Wednesday, January 23, 2008

I Love You, Beth Cooper

Book: I Love You, Beth Cooper
Author: Larry Doyle
Audience: High School to Adult
In a Nutshell: one nerd's all-night mad-cap journey from valedictorian to happy, bloody pulp

Denis Cooverman is valedictorian, debate team captain, social misfit, and sweatier than he knows what to do with. During his graduation speech at Buffalo Grove High School, he deviates from his original script and instead confesses his enduring love for Beth Cooper, cheerleading captain and homecoming queen. Ever since he first sat behind her in seventh grade- an arrangement often to be repeated due to their sequential last names- he has loved her from behind. And yes, he does say that last phrase at graduation. You can imagine the response.

But the speech is only the beginning of a non-stop night of hijinks and attempts on his life.
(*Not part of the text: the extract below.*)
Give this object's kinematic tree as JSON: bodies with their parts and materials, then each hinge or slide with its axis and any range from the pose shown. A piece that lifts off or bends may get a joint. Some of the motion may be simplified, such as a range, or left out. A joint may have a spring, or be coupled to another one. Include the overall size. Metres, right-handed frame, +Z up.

Beth and the other two girls in her Trinity of Cool, Treece and Cammy, actually show up for reasons unknown at Denis's party, which until that moment consisted only of Denis and his movie-quote-obsessed, ambiguous-yet-insistently-not-gay best friend, Rich Munsch. Then Beth's psycho military boyfriend, Kevin, shows up in a Hummer, and the fun just keeps comin'.

I think humor is one of the toughest things to review, because everyone's sense of it is so different. With that disclaimer in place, I'll say this is the funniest book I've read in a long time. Really, really, funny. I was reading it while waiting for my oil change and trying not to laugh out loud in public, but the funny-ness could not be contained. And that's how I ended up snorting to myself in Tires Plus. Think of the funniest end-of-school teen movie you know and you're getting the idea.
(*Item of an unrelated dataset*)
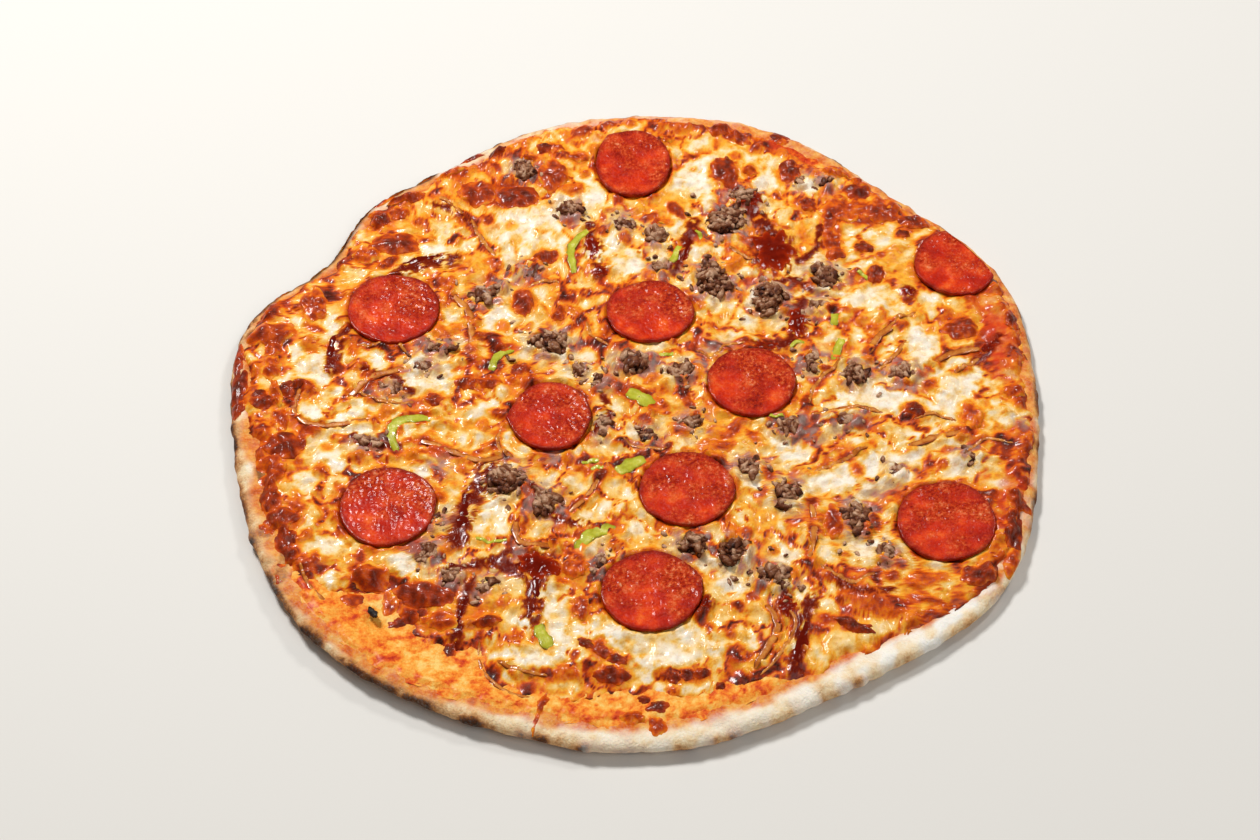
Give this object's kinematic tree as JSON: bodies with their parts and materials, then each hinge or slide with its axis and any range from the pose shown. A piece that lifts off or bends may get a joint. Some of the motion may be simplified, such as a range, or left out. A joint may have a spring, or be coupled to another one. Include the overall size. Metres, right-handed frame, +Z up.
{
  "type": "thin-crust pizza",
  "caption": "Whole round thin-crust pizza with melted cheese, pepperoni slices, minced beef, green pepper, onion and barbecue sauce.",
  "frame": {"origin": "middle of the pizza's outline, on its flat underside", "axes": "+Z up through the toppings, +X to the right and +Y away from the eater as the pizza is seen in the picture"},
  "size_m": [0.3281, 0.3219, 0.0147],
  "materials": {
    "baked_dough": "matte, baked, floury",
    "tomato_sauce": "moist",
    "melted_cheese": "melted, oily, browned in spots",
    "pepperoni": "oily, fine pale grain",
    "minced_beef": "rough, moist",
    "green_pepper": "wet, soft",
    "cooked_onion": "wet, translucent",
    "barbecue_sauce": "thick and glossy"
  },
  "bodies": {
    "root": {"crust": "baked_dough", "tomato_sauce": "tomato_sauce", "cheese": "melted_cheese", "pepperoni_01": "pepperoni", "pepperoni_02": "pepperoni", "pepperoni_03": "pepperoni", "pepperoni_04": "pepperoni", "pepperoni_05": "pepperoni", "pepperoni_06": "pepperoni", "pepperoni_07": "pepperoni", "pepperoni_08": "pepperoni", "pepperoni_09": "pepperoni", "pepperoni_10": "pepperoni", "beef_01": "minced_beef", "beef_02": "minced_beef", "beef_03": "minced_beef", "beef_04": "minced_beef", "beef_05": "minced_beef", "beef_06": "minced_beef", "beef_07": "minced_beef", "beef_08": "minced_beef", "beef_09": "minced_beef", "beef_10": "minced_beef", "beef_11": "minced_beef", "beef_12": "minced_beef", "beef_13": "minced_beef", "beef_14": "minced_beef", "beef_15": "minced_beef", "beef_16": "minced_beef", "beef_17": "minced_beef", "beef_18": "minced_beef", "beef_19": "minced_beef", "beef_20": "minced_beef", "beef_21": "minced_beef", "beef_22": "minced_beef", "beef_23": "minced_beef", "pepper_01": "green_pepper", "pepper_02": "green_pepper", "pepper_03": "green_pepper", "pepper_04": "green_pepper", "pepper_05": "green_pepper", "pepper_06": "green_pepper", "pepper_07": "green_pepper", "pepper_08": "green_pepper", "pepper_09": "green_pepper", "pepper_10": "green_pepper", "onion_01": "cooked_onion", "onion_02": "cooked_onion", "onion_03": "cooked_onion", "onion_04": "cooked_onion", "onion_05": "cooked_onion", "onion_06": "cooked_onion", "onion_07": "cooked_onion", "onion_08": "cooked_onion", "onion_09": "cooked_onion", "onion_10": "cooked_onion", "onion_11": "cooked_onion"}
  },
  "joints": []
}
There is an illustration of Denis at the beginning of each chapter, and each one reflects the new injuries and indignities he received in the last chapter. There's a wealth of brilliant new phrases, at least new to me, like "benevolent cliquetator". I present the context for another choice phrase as an example of what I found so funny:

"Henry was the local purveyor of aftermarket pharmaceuticals, not quite a drug dealer though he played the part, replete with an embroidered urban dialect spoken only in the suburbs. What made Henry's lily-white gangsta act all the more sad was that he was African-American. He was a black whigger." (p. 107)

One of the blurb writers describe the book as "wickedly funny," and that about sums it up.